LAHORE, June 5: The Punjab government plans to form committee for monitoring water distribution and check adulterated pesticides in the province, Lt-Gen Khalid Maqbool (retired), the Punjab governor, said on Wednesday.

The governor was speaking at a well-attended Critique of Cotton Crop arranged here by the Agriculture Department. The participants included federal ministers Razzak Dawood and Khair Bakhsh Junejo, president’s advisor Shafi Niaz and the provincial minister for agriculture.

The committees, the governor said, will visit every pesticide shop and water outlet to eliminate irregularities.

The governor said, people wanted quick solutions to their problems and tended to ignore that the government was equally poor.

He said about 91 per cent of the land belonged to small farmers. Small farmers, he said, looked towards the government to provide for their needs. He said the government was committed to farmers’ welfare but had to act according to its own resource constraints. This left a wide gap between what it could do and what the farmers expected. The government was trying to bridge the gap but had not quite succeeded so far. Corruption, weak monitoring and inefficiencies amplified the problem.

The government, he said, had done its best to keep the wheat price stable. As a result the open market price was currently around Rs280 per 40 kilograms. Since the federal government purchases cotton, the province has a limited role to play in that regard. The Trading Corporation of Pakistan would be asked, however, to ensure price stability by meeting its procurement targets.

The governor said subsidy might be allowed on operation of farm tubewells in October and November.

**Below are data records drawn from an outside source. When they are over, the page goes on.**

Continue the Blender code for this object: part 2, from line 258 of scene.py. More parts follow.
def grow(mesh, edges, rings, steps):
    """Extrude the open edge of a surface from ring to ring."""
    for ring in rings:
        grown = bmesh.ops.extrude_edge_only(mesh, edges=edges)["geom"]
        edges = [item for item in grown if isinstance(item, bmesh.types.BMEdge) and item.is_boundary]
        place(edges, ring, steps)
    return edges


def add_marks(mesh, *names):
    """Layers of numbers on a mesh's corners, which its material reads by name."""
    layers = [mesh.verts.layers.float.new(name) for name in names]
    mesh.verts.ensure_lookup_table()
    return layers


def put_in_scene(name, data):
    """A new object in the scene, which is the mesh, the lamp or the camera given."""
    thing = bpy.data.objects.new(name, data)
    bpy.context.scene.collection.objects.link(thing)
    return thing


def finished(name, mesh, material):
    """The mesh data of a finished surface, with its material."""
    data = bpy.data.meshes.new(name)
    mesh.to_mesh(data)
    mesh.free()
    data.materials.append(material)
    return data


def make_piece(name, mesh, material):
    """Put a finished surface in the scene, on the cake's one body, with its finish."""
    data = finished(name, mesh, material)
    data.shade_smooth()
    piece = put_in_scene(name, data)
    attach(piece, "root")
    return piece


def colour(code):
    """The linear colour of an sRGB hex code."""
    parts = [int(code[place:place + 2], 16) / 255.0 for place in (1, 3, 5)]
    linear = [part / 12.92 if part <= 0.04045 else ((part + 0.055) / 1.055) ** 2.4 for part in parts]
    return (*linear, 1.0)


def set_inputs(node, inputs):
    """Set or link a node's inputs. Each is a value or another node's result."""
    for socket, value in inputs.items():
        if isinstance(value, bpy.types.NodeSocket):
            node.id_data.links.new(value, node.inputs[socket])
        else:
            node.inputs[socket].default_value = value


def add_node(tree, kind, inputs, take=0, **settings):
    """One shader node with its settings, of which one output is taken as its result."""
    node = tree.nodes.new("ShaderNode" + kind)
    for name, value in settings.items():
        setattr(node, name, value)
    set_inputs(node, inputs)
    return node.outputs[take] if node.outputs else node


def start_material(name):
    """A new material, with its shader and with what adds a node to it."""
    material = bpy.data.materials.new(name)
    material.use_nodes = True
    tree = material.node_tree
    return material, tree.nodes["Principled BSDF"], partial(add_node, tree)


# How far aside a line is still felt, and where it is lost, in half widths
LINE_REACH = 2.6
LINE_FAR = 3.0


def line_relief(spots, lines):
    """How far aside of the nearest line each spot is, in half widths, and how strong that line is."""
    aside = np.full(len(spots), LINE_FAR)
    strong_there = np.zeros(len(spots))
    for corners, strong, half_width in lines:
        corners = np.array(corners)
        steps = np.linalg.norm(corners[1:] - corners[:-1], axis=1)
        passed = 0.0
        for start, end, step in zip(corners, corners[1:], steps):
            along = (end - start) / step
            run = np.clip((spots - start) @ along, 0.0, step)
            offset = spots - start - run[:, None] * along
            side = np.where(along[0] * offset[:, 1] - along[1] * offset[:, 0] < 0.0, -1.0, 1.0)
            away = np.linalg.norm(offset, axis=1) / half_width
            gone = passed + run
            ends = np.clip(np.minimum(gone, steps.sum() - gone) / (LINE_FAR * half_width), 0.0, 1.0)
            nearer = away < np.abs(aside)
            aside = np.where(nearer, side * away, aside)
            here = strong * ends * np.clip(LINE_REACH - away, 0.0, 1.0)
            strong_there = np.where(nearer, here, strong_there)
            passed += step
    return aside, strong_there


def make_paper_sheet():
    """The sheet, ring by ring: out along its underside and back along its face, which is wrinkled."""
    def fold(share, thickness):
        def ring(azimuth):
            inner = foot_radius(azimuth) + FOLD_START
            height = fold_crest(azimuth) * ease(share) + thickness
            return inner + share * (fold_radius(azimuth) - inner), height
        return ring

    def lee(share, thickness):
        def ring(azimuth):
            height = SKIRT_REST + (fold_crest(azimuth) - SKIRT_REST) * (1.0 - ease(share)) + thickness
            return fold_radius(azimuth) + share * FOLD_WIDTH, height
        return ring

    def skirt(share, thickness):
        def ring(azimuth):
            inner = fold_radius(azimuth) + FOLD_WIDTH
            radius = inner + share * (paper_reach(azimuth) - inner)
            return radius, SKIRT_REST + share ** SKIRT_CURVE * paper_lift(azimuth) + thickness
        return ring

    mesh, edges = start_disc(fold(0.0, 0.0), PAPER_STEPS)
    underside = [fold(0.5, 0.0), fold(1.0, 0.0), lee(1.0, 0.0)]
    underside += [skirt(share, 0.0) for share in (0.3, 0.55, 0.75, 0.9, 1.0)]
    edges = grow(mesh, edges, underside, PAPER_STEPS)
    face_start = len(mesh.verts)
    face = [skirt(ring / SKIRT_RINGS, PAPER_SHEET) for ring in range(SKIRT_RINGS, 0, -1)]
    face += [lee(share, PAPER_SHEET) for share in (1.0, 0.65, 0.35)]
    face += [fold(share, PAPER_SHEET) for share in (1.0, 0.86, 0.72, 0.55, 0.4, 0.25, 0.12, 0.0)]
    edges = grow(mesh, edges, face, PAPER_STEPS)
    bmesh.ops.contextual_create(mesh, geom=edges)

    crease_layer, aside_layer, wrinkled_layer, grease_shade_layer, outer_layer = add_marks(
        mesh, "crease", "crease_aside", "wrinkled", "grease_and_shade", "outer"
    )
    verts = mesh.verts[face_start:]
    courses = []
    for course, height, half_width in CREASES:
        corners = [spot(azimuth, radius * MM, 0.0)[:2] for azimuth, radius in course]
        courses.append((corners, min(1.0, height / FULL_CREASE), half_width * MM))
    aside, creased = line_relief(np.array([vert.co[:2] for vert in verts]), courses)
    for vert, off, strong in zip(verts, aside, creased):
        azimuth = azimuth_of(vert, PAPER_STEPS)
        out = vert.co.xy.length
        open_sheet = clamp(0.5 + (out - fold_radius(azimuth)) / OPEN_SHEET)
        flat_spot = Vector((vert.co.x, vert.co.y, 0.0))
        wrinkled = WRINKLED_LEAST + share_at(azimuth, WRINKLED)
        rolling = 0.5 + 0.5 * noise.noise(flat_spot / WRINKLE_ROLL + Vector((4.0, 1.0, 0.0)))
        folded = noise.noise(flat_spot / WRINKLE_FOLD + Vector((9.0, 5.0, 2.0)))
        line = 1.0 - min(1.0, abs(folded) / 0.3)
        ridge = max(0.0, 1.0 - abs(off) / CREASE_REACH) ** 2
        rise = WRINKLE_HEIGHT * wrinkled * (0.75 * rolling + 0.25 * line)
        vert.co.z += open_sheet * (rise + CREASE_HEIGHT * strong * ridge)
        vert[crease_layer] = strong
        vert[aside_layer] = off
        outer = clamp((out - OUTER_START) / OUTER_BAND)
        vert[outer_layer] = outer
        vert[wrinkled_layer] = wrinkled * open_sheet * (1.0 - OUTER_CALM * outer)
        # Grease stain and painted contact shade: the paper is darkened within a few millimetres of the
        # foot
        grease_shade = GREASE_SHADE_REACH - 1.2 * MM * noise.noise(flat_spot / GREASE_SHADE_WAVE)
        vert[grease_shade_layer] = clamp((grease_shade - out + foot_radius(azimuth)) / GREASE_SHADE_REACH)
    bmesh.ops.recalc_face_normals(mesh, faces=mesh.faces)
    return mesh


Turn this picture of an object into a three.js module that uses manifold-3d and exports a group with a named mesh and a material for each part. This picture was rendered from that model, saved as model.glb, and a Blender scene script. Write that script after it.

He said the government had asked pesticides importers to start local production. The government, he said, planned to pay compensation for the damage caused by mining of land in border areas.

Earlier, former minister Abdus Sattar Lalika complained that the TCP had failed to make even a verbal commitment to buy cotton. An assurance, he said, could have helped stabilize the market. Former National Assembly speaker Fakhar Imam said lack of research has taken a heavy toll on the crop yield. After reaching 11.4 million bales in the early nineties, he regretted, the yield had dropped to 7.4 million bales. The federal ministers left early as they had to attend some meetings in Islamabad. They did not address the meeting.

Farmers’ representatives spoke mainly about the price crash and the limited TCP intervention. Representatives of the All Pakistan Textile Mills Association recommended better quality as the only assured way to get better prices.